Out of the lines in this data, how many include "joints"? Give the number and nothing else.

▸ SUPPLIED MATERIAL:
>> Start
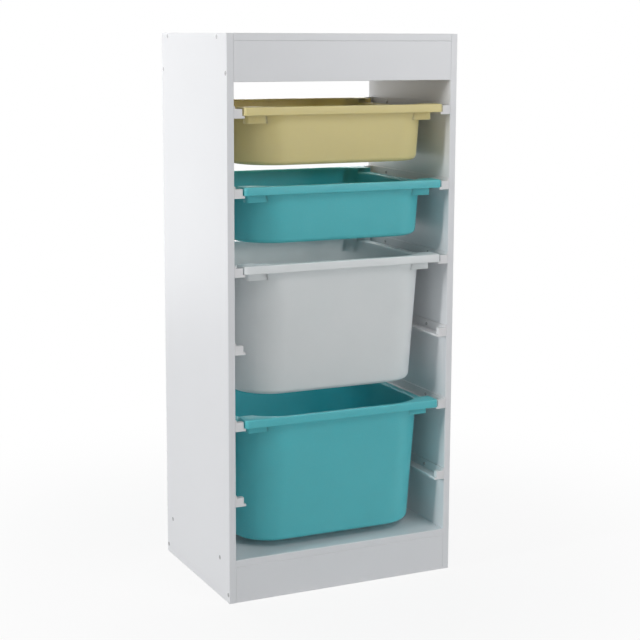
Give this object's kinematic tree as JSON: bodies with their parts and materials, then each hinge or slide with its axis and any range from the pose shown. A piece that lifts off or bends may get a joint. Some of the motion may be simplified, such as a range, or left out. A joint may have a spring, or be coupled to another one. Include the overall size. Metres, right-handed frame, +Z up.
{
  "type": "toy storage frame with bins",
  "caption": "Tall narrow open-backed board frame with moulded runners inside its sides, holding shallow and deep pull-out bins.",
  "frame": {"origin": "on the floor, in the middle of the whole object's width and depth, bins pushed in", "axes": "+X to the right seen from the front, +Y towards the back, +Z up"},
  "size_m": [0.42, 0.305, 0.94],
  "materials": {
    "foiled_board": "white foil on chipboard, satin",
    "runner_plastic": "moulded white plastic",
    "screw_steel": "zinc plated",
    "bin_yellow": "moulded polypropylene, soft satin",
    "bin_teal": "moulded polypropylene, soft satin",
    "bin_white": "moulded polypropylene, soft satin"
  },
  "bodies": {
    "root": {"left_side_panel": "foiled_board", "right_side_panel": "foiled_board", "top_panel": "foiled_board", "top_front_rail": "foiled_board", "top_rear_rail": "foiled_board", "bottom_shelf": "foiled_board", "front_plinth": "foiled_board", "rear_plinth": "foiled_board", "runner_left_1": "runner_plastic", "runner_right_1": "runner_plastic", "runner_left_2": "runner_plastic", "runner_right_2": "runner_plastic", "runner_left_3": "runner_plastic", "runner_right_3": "runner_plastic", "runner_left_4": "runner_plastic", "runner_right_4": "runner_plastic", "runner_left_5": "runner_plastic", "runner_right_5": "runner_plastic", "runner_left_6": "runner_plastic", "runner_right_6": "runner_plastic", "carcass_screws_left": "screw_steel", "carcass_screws_right": "screw_steel", "runner_screws_left": "screw_steel", "runner_screws_right": "screw_steel"},
    "shallow_bin_1_body": {"shallow_bin_1": "bin_yellow"},
    "shallow_bin_2_body": {"shallow_bin_2": "bin_teal"},
    "deep_bin_1_body": {"deep_bin_1": "bin_white"},
    "deep_bin_2_body": {"deep_bin_2": "bin_teal"}
  },
  "joints": [
    {"name": "shallow_bin_1_slide", "type": "slide", "parent": "root", "child": "shallow_bin_1_body", "axis": [0, -1, 0], "range_m": [0, 0.31]},
    {"name": "shallow_bin_2_slide", "type": "slide", "parent": "root", "child": "shallow_bin_2_body", "axis": [0, -1, 0], "range_m": [0, 0.31]},
    {"name": "deep_bin_1_slide", "type": "slide", "parent": "root", "child": "deep_bin_1_body", "axis": [0, -1, 0], "range_m": [0, 0.31]},
    {"name": "deep_bin_2_slide", "type": "slide", "parent": "root", "child": "deep_bin_2_body", "axis": [0, -1, 0], "range_m": [0, 0.31]}
  ]
}
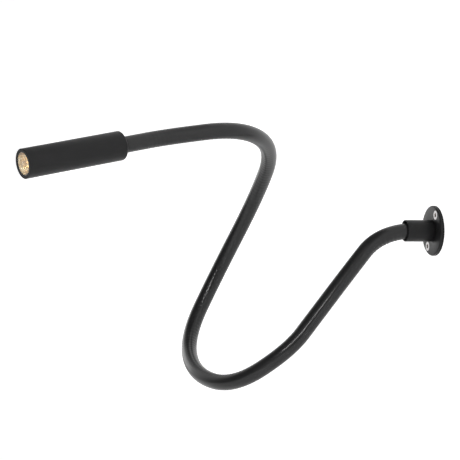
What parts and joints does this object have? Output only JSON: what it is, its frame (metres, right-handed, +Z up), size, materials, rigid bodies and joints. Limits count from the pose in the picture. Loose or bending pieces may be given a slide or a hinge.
>> End
▸ RESULT:
2